Astronomer’s board and executive suite are pretending nothing happened. No statements. No audits. No press release. Just Coldplay and quiet exits.
👀 Meanwhile…
Black women are fired for “not smiling enough.”
Latinx professionals are passed over for promotions for being “too emotional.”
Disabled employees are pushed out for needing accommodations.
But white leaders can:
✅ Sleep with their Chief People Officer
✅ Get caught in 4K
✅ Erode workplace safety
✅ Trigger multiple resignations
✅ And still keep their job—or leave on their own terms
🗣 Final Word: Coldplay Didn’t Create the Scandal—White Immunity Did.
Let’s be clear.
This is not a Coldplay problem. This is a compliance problem. A power problem.

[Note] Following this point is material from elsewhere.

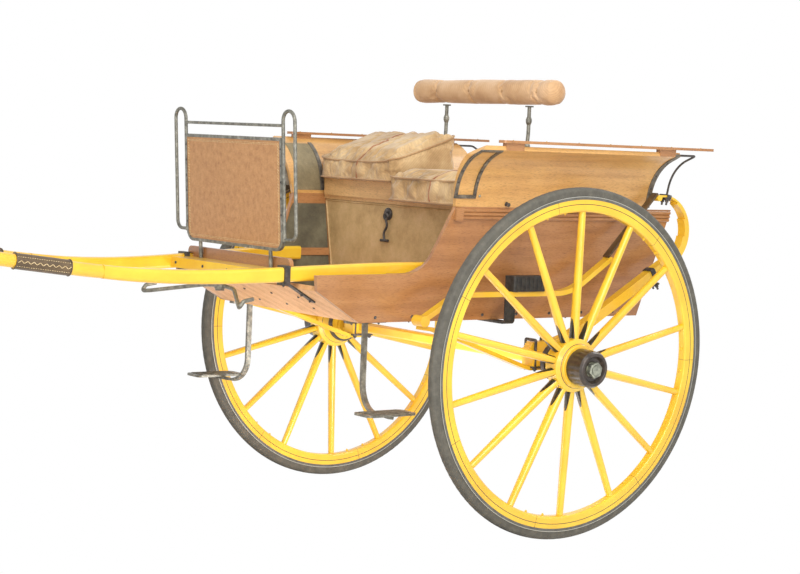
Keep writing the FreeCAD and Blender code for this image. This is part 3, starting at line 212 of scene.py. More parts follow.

A whiteness problem.
It’s about:
The CEO who thought ethics didn’t apply to him
The Chief People Officer who thought oversight didn’t include her
The Board who thought silence would make it disappear
And a tech industry that still pretends whiteness is synonymous with leadership, no matter the cost
🧠 What True Leadership Would Look Like:
A public acknowledgment of the ethical breach
A resignation or board censure
A third-party investigation into HR practices
A restoration plan that centers the employees harmed
And a deep reckoning about how proximity to whiteness protects power more than policies ever do
💥 You Don’t Get to Lead Without Consequences
If you lead people, you don’t get to weaponize privacy when the very nature of your behavior dismantled public trust.
If you run HR, you don’t get to cry “overreach” when you used that position to guard your proximity to power.
And if you’re a board member, you don’t get to be quiet when a whole team is bleeding.
Coldplay didn’t cause this. White silence did. White entitlement did. And white leadership will keep doing it—until we start calling it exactly what it is.